• [The exercise]:
Each record below should appear again exactly as written.

• [The records]:

——

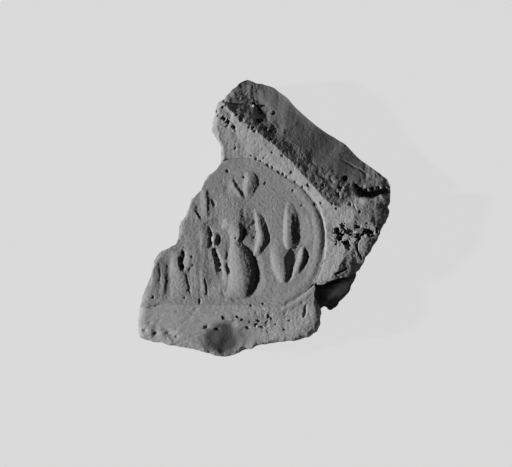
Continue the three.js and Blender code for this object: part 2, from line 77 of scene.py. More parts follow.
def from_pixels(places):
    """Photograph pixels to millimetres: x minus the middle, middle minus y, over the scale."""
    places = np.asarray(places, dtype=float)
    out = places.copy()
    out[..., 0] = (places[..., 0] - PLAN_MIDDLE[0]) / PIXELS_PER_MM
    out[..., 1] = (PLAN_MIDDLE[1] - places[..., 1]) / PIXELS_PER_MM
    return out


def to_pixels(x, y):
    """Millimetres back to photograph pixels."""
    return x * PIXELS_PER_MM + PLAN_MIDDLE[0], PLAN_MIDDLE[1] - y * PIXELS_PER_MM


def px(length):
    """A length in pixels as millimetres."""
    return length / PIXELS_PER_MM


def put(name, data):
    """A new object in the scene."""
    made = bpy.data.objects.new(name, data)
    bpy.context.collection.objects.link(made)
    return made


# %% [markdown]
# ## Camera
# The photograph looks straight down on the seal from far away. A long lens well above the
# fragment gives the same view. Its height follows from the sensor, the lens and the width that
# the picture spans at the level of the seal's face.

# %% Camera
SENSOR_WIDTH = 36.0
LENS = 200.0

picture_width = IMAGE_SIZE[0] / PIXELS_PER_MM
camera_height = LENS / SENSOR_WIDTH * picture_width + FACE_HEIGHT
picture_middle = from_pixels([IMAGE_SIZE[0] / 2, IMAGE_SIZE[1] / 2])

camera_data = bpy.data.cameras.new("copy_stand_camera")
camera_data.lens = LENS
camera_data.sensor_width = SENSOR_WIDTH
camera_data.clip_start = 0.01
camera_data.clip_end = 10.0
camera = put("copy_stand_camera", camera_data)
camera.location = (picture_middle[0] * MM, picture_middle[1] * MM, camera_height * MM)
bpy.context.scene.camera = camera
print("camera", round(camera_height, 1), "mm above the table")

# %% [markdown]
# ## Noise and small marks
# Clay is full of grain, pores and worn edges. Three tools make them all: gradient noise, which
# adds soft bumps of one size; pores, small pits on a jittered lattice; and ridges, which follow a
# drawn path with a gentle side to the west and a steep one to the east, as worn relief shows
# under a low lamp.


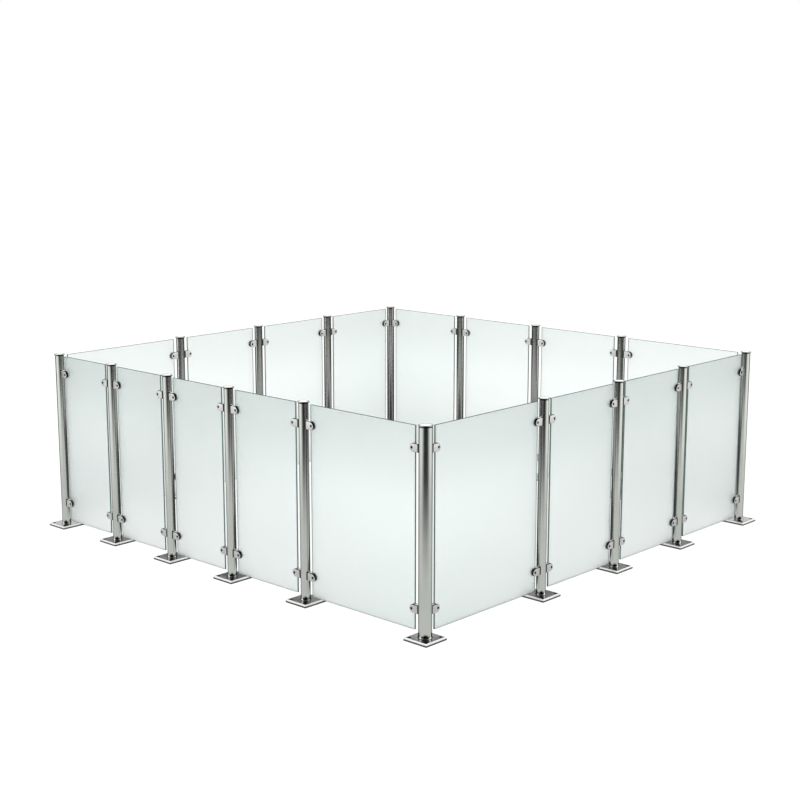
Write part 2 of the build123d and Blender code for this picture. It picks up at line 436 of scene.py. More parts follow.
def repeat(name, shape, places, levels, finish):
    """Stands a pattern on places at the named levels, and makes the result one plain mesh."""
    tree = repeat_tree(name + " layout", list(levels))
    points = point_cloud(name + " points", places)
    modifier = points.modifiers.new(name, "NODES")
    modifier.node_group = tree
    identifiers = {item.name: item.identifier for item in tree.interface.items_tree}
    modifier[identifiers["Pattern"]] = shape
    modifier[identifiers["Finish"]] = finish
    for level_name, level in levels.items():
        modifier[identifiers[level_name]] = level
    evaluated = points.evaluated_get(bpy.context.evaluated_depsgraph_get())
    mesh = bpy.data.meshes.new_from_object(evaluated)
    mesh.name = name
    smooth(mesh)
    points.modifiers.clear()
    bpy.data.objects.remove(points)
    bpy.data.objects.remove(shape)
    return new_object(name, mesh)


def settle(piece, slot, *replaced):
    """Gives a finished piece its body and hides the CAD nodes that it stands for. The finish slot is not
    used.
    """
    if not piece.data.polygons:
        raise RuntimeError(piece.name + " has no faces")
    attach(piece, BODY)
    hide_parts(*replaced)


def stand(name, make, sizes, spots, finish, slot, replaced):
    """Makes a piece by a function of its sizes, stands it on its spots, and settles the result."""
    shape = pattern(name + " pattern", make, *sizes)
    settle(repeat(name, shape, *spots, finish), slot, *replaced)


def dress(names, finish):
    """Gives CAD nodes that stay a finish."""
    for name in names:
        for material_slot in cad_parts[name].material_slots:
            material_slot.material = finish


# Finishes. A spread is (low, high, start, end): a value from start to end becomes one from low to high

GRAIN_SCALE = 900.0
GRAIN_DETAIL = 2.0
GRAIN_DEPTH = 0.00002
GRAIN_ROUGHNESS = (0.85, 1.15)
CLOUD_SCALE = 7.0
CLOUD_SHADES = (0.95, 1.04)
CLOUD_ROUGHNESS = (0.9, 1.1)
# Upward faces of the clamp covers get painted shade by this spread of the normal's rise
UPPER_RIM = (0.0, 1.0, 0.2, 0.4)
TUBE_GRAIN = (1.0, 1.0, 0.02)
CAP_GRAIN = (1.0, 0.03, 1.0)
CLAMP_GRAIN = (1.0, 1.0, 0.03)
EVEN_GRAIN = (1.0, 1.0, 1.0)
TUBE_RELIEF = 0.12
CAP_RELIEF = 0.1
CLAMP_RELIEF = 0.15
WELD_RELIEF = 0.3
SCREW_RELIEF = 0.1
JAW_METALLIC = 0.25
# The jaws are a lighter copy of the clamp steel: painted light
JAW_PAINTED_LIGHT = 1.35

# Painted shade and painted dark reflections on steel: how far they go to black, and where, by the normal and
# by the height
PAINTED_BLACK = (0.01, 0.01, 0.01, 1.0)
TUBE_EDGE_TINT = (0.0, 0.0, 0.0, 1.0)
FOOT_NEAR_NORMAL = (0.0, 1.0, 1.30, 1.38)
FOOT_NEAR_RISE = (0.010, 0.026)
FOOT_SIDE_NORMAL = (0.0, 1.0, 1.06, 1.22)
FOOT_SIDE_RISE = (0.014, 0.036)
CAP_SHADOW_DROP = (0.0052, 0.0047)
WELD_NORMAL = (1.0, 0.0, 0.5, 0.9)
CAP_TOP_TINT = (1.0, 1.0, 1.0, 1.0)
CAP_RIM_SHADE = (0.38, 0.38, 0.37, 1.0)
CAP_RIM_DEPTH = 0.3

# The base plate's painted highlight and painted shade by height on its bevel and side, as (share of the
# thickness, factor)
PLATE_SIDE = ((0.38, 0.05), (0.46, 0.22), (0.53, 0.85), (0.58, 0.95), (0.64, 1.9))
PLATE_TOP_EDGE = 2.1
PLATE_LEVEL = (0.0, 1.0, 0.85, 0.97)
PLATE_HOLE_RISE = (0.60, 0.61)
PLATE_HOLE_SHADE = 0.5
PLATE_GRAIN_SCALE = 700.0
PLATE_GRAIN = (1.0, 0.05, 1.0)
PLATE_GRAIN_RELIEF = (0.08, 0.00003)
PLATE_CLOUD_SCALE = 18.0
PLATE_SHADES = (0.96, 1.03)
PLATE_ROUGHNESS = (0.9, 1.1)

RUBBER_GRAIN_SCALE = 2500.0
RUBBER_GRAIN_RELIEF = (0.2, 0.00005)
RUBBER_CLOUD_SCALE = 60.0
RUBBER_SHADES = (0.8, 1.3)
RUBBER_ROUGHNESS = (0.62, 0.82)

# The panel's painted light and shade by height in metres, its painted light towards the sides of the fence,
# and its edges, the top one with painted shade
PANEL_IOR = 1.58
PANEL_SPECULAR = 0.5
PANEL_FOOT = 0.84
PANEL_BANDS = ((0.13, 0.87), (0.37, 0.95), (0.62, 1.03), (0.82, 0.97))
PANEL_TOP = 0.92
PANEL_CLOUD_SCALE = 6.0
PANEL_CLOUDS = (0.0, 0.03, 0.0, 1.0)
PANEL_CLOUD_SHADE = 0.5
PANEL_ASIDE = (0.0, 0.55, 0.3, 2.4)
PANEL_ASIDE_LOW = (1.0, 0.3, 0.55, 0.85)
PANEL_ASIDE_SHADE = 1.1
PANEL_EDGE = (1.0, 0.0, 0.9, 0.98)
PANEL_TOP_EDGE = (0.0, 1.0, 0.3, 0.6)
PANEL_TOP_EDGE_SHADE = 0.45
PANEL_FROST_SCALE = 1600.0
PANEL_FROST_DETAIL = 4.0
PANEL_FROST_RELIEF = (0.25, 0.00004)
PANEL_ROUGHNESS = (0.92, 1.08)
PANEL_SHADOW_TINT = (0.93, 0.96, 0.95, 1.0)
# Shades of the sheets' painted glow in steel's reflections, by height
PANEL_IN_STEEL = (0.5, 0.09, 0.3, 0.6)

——

• [Problem solution]:
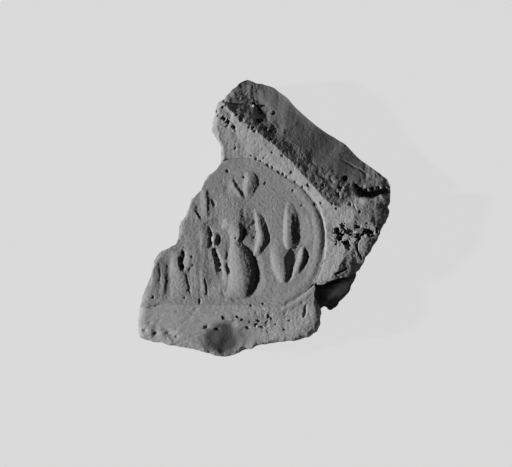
Continue the three.js and Blender code for this object: part 2, from line 77 of scene.py. More parts follow.
def from_pixels(places):
    """Photograph pixels to millimetres: x minus the middle, middle minus y, over the scale."""
    places = np.asarray(places, dtype=float)
    out = places.copy()
    out[..., 0] = (places[..., 0] - PLAN_MIDDLE[0]) / PIXELS_PER_MM
    out[..., 1] = (PLAN_MIDDLE[1] - places[..., 1]) / PIXELS_PER_MM
    return out


def to_pixels(x, y):
    """Millimetres back to photograph pixels."""
    return x * PIXELS_PER_MM + PLAN_MIDDLE[0], PLAN_MIDDLE[1] - y * PIXELS_PER_MM


def px(length):
    """A length in pixels as millimetres."""
    return length / PIXELS_PER_MM


def put(name, data):
    """A new object in the scene."""
    made = bpy.data.objects.new(name, data)
    bpy.context.collection.objects.link(made)
    return made


# %% [markdown]
# ## Camera
# The photograph looks straight down on the seal from far away. A long lens well above the
# fragment gives the same view. Its height follows from the sensor, the lens and the width that
# the picture spans at the level of the seal's face.

# %% Camera
SENSOR_WIDTH = 36.0
LENS = 200.0

picture_width = IMAGE_SIZE[0] / PIXELS_PER_MM
camera_height = LENS / SENSOR_WIDTH * picture_width + FACE_HEIGHT
picture_middle = from_pixels([IMAGE_SIZE[0] / 2, IMAGE_SIZE[1] / 2])

camera_data = bpy.data.cameras.new("copy_stand_camera")
camera_data.lens = LENS
camera_data.sensor_width = SENSOR_WIDTH
camera_data.clip_start = 0.01
camera_data.clip_end = 10.0
camera = put("copy_stand_camera", camera_data)
camera.location = (picture_middle[0] * MM, picture_middle[1] * MM, camera_height * MM)
bpy.context.scene.camera = camera
print("camera", round(camera_height, 1), "mm above the table")

# %% [markdown]
# ## Noise and small marks
# Clay is full of grain, pores and worn edges. Three tools make them all: gradient noise, which
# adds soft bumps of one size; pores, small pits on a jittered lattice; and ridges, which follow a
# drawn path with a gentle side to the west and a steep one to the east, as worn relief shows
# under a low lamp.


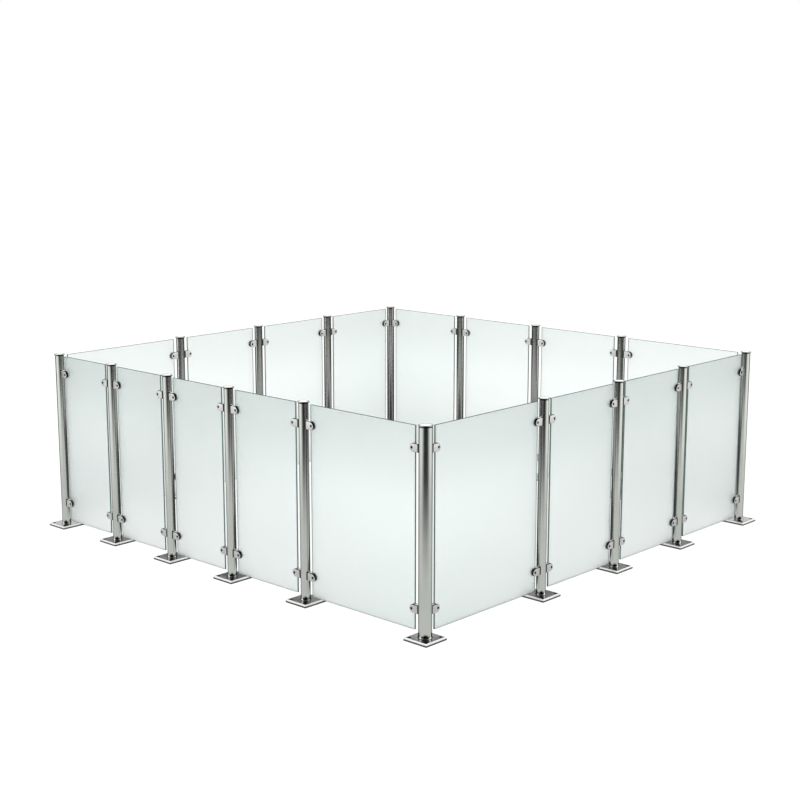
Write part 2 of the build123d and Blender code for this picture. It picks up at line 436 of scene.py. More parts follow.
def repeat(name, shape, places, levels, finish):
    """Stands a pattern on places at the named levels, and makes the result one plain mesh."""
    tree = repeat_tree(name + " layout", list(levels))
    points = point_cloud(name + " points", places)
    modifier = points.modifiers.new(name, "NODES")
    modifier.node_group = tree
    identifiers = {item.name: item.identifier for item in tree.interface.items_tree}
    modifier[identifiers["Pattern"]] = shape
    modifier[identifiers["Finish"]] = finish
    for level_name, level in levels.items():
        modifier[identifiers[level_name]] = level
    evaluated = points.evaluated_get(bpy.context.evaluated_depsgraph_get())
    mesh = bpy.data.meshes.new_from_object(evaluated)
    mesh.name = name
    smooth(mesh)
    points.modifiers.clear()
    bpy.data.objects.remove(points)
    bpy.data.objects.remove(shape)
    return new_object(name, mesh)


def settle(piece, slot, *replaced):
    """Gives a finished piece its body and hides the CAD nodes that it stands for. The finish slot is not
    used.
    """
    if not piece.data.polygons:
        raise RuntimeError(piece.name + " has no faces")
    attach(piece, BODY)
    hide_parts(*replaced)


def stand(name, make, sizes, spots, finish, slot, replaced):
    """Makes a piece by a function of its sizes, stands it on its spots, and settles the result."""
    shape = pattern(name + " pattern", make, *sizes)
    settle(repeat(name, shape, *spots, finish), slot, *replaced)


def dress(names, finish):
    """Gives CAD nodes that stay a finish."""
    for name in names:
        for material_slot in cad_parts[name].material_slots:
            material_slot.material = finish


# Finishes. A spread is (low, high, start, end): a value from start to end becomes one from low to high

GRAIN_SCALE = 900.0
GRAIN_DETAIL = 2.0
GRAIN_DEPTH = 0.00002
GRAIN_ROUGHNESS = (0.85, 1.15)
CLOUD_SCALE = 7.0
CLOUD_SHADES = (0.95, 1.04)
CLOUD_ROUGHNESS = (0.9, 1.1)
# Upward faces of the clamp covers get painted shade by this spread of the normal's rise
UPPER_RIM = (0.0, 1.0, 0.2, 0.4)
TUBE_GRAIN = (1.0, 1.0, 0.02)
CAP_GRAIN = (1.0, 0.03, 1.0)
CLAMP_GRAIN = (1.0, 1.0, 0.03)
EVEN_GRAIN = (1.0, 1.0, 1.0)
TUBE_RELIEF = 0.12
CAP_RELIEF = 0.1
CLAMP_RELIEF = 0.15
WELD_RELIEF = 0.3
SCREW_RELIEF = 0.1
JAW_METALLIC = 0.25
# The jaws are a lighter copy of the clamp steel: painted light
JAW_PAINTED_LIGHT = 1.35

# Painted shade and painted dark reflections on steel: how far they go to black, and where, by the normal and
# by the height
PAINTED_BLACK = (0.01, 0.01, 0.01, 1.0)
TUBE_EDGE_TINT = (0.0, 0.0, 0.0, 1.0)
FOOT_NEAR_NORMAL = (0.0, 1.0, 1.30, 1.38)
FOOT_NEAR_RISE = (0.010, 0.026)
FOOT_SIDE_NORMAL = (0.0, 1.0, 1.06, 1.22)
FOOT_SIDE_RISE = (0.014, 0.036)
CAP_SHADOW_DROP = (0.0052, 0.0047)
WELD_NORMAL = (1.0, 0.0, 0.5, 0.9)
CAP_TOP_TINT = (1.0, 1.0, 1.0, 1.0)
CAP_RIM_SHADE = (0.38, 0.38, 0.37, 1.0)
CAP_RIM_DEPTH = 0.3

# The base plate's painted highlight and painted shade by height on its bevel and side, as (share of the
# thickness, factor)
PLATE_SIDE = ((0.38, 0.05), (0.46, 0.22), (0.53, 0.85), (0.58, 0.95), (0.64, 1.9))
PLATE_TOP_EDGE = 2.1
PLATE_LEVEL = (0.0, 1.0, 0.85, 0.97)
PLATE_HOLE_RISE = (0.60, 0.61)
PLATE_HOLE_SHADE = 0.5
PLATE_GRAIN_SCALE = 700.0
PLATE_GRAIN = (1.0, 0.05, 1.0)
PLATE_GRAIN_RELIEF = (0.08, 0.00003)
PLATE_CLOUD_SCALE = 18.0
PLATE_SHADES = (0.96, 1.03)
PLATE_ROUGHNESS = (0.9, 1.1)

RUBBER_GRAIN_SCALE = 2500.0
RUBBER_GRAIN_RELIEF = (0.2, 0.00005)
RUBBER_CLOUD_SCALE = 60.0
RUBBER_SHADES = (0.8, 1.3)
RUBBER_ROUGHNESS = (0.62, 0.82)

# The panel's painted light and shade by height in metres, its painted light towards the sides of the fence,
# and its edges, the top one with painted shade
PANEL_IOR = 1.58
PANEL_SPECULAR = 0.5
PANEL_FOOT = 0.84
PANEL_BANDS = ((0.13, 0.87), (0.37, 0.95), (0.62, 1.03), (0.82, 0.97))
PANEL_TOP = 0.92
PANEL_CLOUD_SCALE = 6.0
PANEL_CLOUDS = (0.0, 0.03, 0.0, 1.0)
PANEL_CLOUD_SHADE = 0.5
PANEL_ASIDE = (0.0, 0.55, 0.3, 2.4)
PANEL_ASIDE_LOW = (1.0, 0.3, 0.55, 0.85)
PANEL_ASIDE_SHADE = 1.1
PANEL_EDGE = (1.0, 0.0, 0.9, 0.98)
PANEL_TOP_EDGE = (0.0, 1.0, 0.3, 0.6)
PANEL_TOP_EDGE_SHADE = 0.45
PANEL_FROST_SCALE = 1600.0
PANEL_FROST_DETAIL = 4.0
PANEL_FROST_RELIEF = (0.25, 0.00004)
PANEL_ROUGHNESS = (0.92, 1.08)
PANEL_SHADOW_TINT = (0.93, 0.96, 0.95, 1.0)
# Shades of the sheets' painted glow in steel's reflections, by height
PANEL_IN_STEEL = (0.5, 0.09, 0.3, 0.6)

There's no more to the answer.